04 March 2009

Now back to reality

image

You're a better person than me if you think Brown will get a “bounce” after this speech.  It was standard Brown, full of quickly forgotten sound bites for the evening news and utter gibberish.  There is this:

For the lesson of this crisis is that we cannot just wait for tomorrow today. We cannot just think of tomorrow today. We cannot merely plan for tomorrow today. Our task must be to build tomorrow today.

Whatever that means.

Now he has the little problem of getting agreement at the G20 for his “vision thing”.  Gaby Hinscliff reports:

Obama – while he would rather have a good summit than a bad one – doesn't need a deal in the same way. The concern in senior diplomatic circles is that the summit has come too early to secure the kind of deal Brown needs.
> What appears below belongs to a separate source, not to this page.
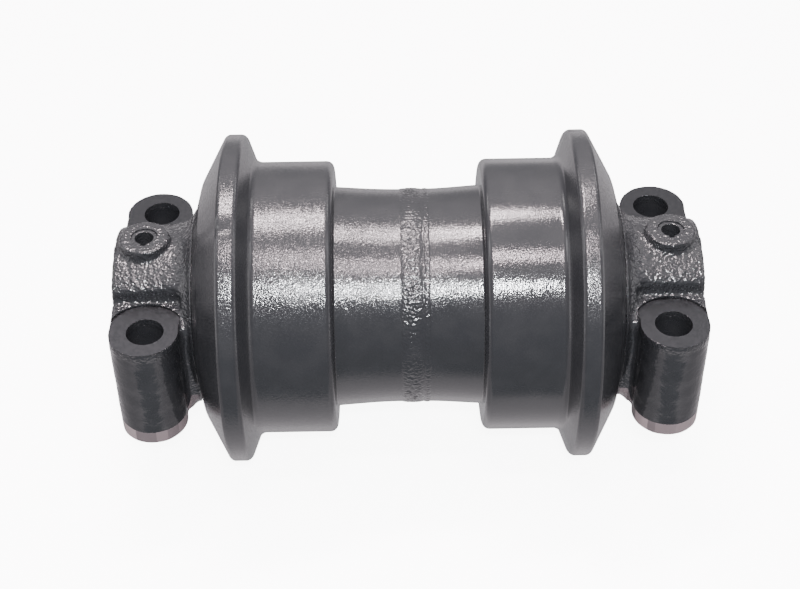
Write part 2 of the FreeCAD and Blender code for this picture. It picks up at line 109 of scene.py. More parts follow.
def turn_on_lathe(bm, steps, doublings=5):
    """Spin the outline through one sector, then double the sector until it closes the turn."""
    sector = full_turn / 2 ** doublings
    outline = bm.verts[:] + bm.edges[:]
    bmesh.ops.spin(bm, geom=outline, cent=(0, 0, 0), axis=(1, 0, 0), dvec=(0, 0, 0),
                   angle=sector, steps=steps // 2 ** doublings, use_merge=False)
    for doubling in range(doublings):
        copied = bmesh.ops.duplicate(bm, geom=bm.verts[:] + bm.edges[:] + bm.faces[:])
        verts = [item for item in copied["geom"] if isinstance(item, bmesh.types.BMVert)]
        turn = Matrix.Rotation(sector * 2 ** doubling, 3, "X")
        bmesh.ops.rotate(bm, cent=(0, 0, 0), matrix=turn, verts=verts)
    bmesh.ops.remove_doubles(bm, verts=bm.verts, dist=1e-6)
    bmesh.ops.recalc_face_normals(bm, faces=bm.faces)


def round_edges(bm, edges, rounding, segments=6):
    """Give edges a round of that radius."""
    bmesh.ops.bevel(bm, geom=edges, offset=rounding, offset_type="OFFSET", affect="EDGES",
                    segments=segments, profile=0.5, material=-1)


def loose_piece(name, bm):
    """A new object made from a bmesh, which is freed."""
    mesh = bpy.data.meshes.new(name)
    bm.to_mesh(mesh)
    bm.free()
    piece = bpy.data.objects.new(name, mesh)
    bpy.context.scene.collection.objects.link(piece)
    return piece


def finished(name, bm, crease=35):
    """The object of a bmesh, smooth except along edges sharper than the crease angle."""
    piece = loose_piece(name, bm)
    piece.data.shade_smooth()
    piece.data.set_sharp_from_angle(angle=math.radians(crease))
    return piece


def weigh_normals(piece):
    """Let broad turned faces keep their own direction beside small rounded edges."""
    modifier = piece.modifiers.new("broad_faces", "WEIGHTED_NORMAL")
    modifier.mode = "FACE_AREA"
    modifier.keep_sharp = True


def smoothstep(low, high, value):
    """Zero below low, one above high, and an even rise between."""
    share = min(max((value - low) / (high - low), 0), 1)
    return share * share * (3 - 2 * share)


class Wire:
    """A shader socket that takes part in arithmetic; each operation adds its node."""

    def __init__(self, tree, socket):
        self.tree = tree
        self.socket = socket

    def node(self, kind, settings=None, output=0, **sockets):
        """Add a node: settings first, then the values or links of its named sockets."""
        made = self.tree.nodes.new(kind)
        for name, value in (settings or {}).items():
            setattr(made, name, value)
        for name, value in sockets.items():
            key = int(name[1:]) if name[1:].isdigit() else name.replace("_", " ")
            if isinstance(value, Wire):
                self.tree.links.new(value.socket, made.inputs[key])
            else:
                made.inputs[key].default_value = value
        return Wire(self.tree, made.outputs[output])

    def maths(self, operation, *others):
        """One step of arithmetic on this wire and any further wires or numbers."""
        sockets = {f"i{index}": value for index, value in enumerate((self, *others))}
        return self.node("ShaderNodeMath", {"operation": operation}, **sockets)

    def size(self):
        """The value without its sign."""
        return self.maths("ABSOLUTE")

    def __add__(self, other):
        return self.maths("ADD", other)

    def __radd__(self, other):
        return self.maths("ADD", other)

    def __sub__(self, other):
        return self.maths("SUBTRACT", other)

    def __rsub__(self, other):
        return self.node("ShaderNodeMath", {"operation": "SUBTRACT"}, i0=other, i1=self)

    def __mul__(self, other):
        return self.maths("MULTIPLY", other)

    def __rmul__(self, other):
        return self.maths("MULTIPLY", other)

    def __pow__(self, other):
        return self.maths("POWER", other)

    def ramp(self, low, high, to_low=0.0, to_high=1.0):
        """Even, clamped step from to_low at low to to_high at high."""
        return self.node("ShaderNodeMapRange", {"interpolation_type": "SMOOTHSTEP"},
                         Value=self, From_Min=low, From_Max=high, To_Min=to_low, To_Max=to_high)

    def part(self, axis):
        """One component of a vector."""
        return self.node("ShaderNodeSeparateXYZ", output="XYZ".index(axis), Vector=self)

    def scaled(self, factors):
        """The vector with each component times its own factor."""
        return self.node("ShaderNodeVectorMath", {"operation": "MULTIPLY"}, i0=self, i1=factors)

    def grain(self, size, detail=3.0, roughness=0.5):
        """Noise whose lumps are about that size, in metres."""
        return self.node("ShaderNodeTexNoise", {"noise_dimensions": "3D"},
                         Vector=self, Scale=1 / size, Detail=detail, Roughness=roughness)

    def blend(self, first, second):
        """Two colours mixed by this mask."""
        return self.node("ShaderNodeMix", {"data_type": "RGBA"}, output=2, i0=self, i6=first, i7=second)

    def bump(self):
        """The surface direction that this height, in millimetres, gives."""
        return self.node("ShaderNodeBump", Height=self, Distance=1.0 * mm, Strength=1.0)


def new_material(name):
    """A new material, its Principled shader and a wire from the object's own coordinates."""
    material = bpy.data.materials.new(name)
    material.use_nodes = True
    tree = material.node_tree
    shader = tree.nodes["Principled BSDF"]
    coordinates = tree.nodes.new("ShaderNodeTexCoord")
    return material, shader, Wire(tree, coordinates.outputs["Object"])


def connect(shader, **sockets):
    """Set the shader's sockets: a number or colour directly, a wire as a link."""
    tree = shader.id_data
    for name, value in sockets.items():
        socket = shader.inputs[name.replace("_", " ")]
        if isinstance(value, Wire):
            tree.links.new(value.socket, socket)
        else:
            socket.default_value = value


def rgb(red, green, blue):
    """An opaque colour."""
    return (red, green, blue, 1.0)


charcoal_dark = rgb(0.0165, 0.0172, 0.0190)
charcoal_light = rgb(0.0205, 0.0211, 0.0228)
bare_chip = rgb(0.34, 0.25, 0.13)
chips = ((-103.5 * mm, -44, 4.6 * mm), (-101.5 * mm, -58, 1.6 * mm))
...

The US president is not going to be rushed into snap decisions on critical issues just because Brown wants a convenient triumph to use as a springboard for June's elections.  The worry is that Obama will turn up, look willing, but politely refuse to make decisions on a number of key issues just yet – leaving Britain scrabbling around for stuff to pad out the final summit communique.

So now it is back to reality for Brown after the farce at the White House yesterday.  Back to a Cabinet that has given up; back to recession hit UK; back to dealing with Goodwin’s pension; back to dealing with Harman’s ambitions (plus her gaffe in the Commons) and Darling’s desire for an apology; and back to those poll ratings.

Oh and then there is Brown’s continuing refusal to to accept any blame for the financial mess we are in.

Two days away in “the land of the free” have solved very little for James Gordon Brown.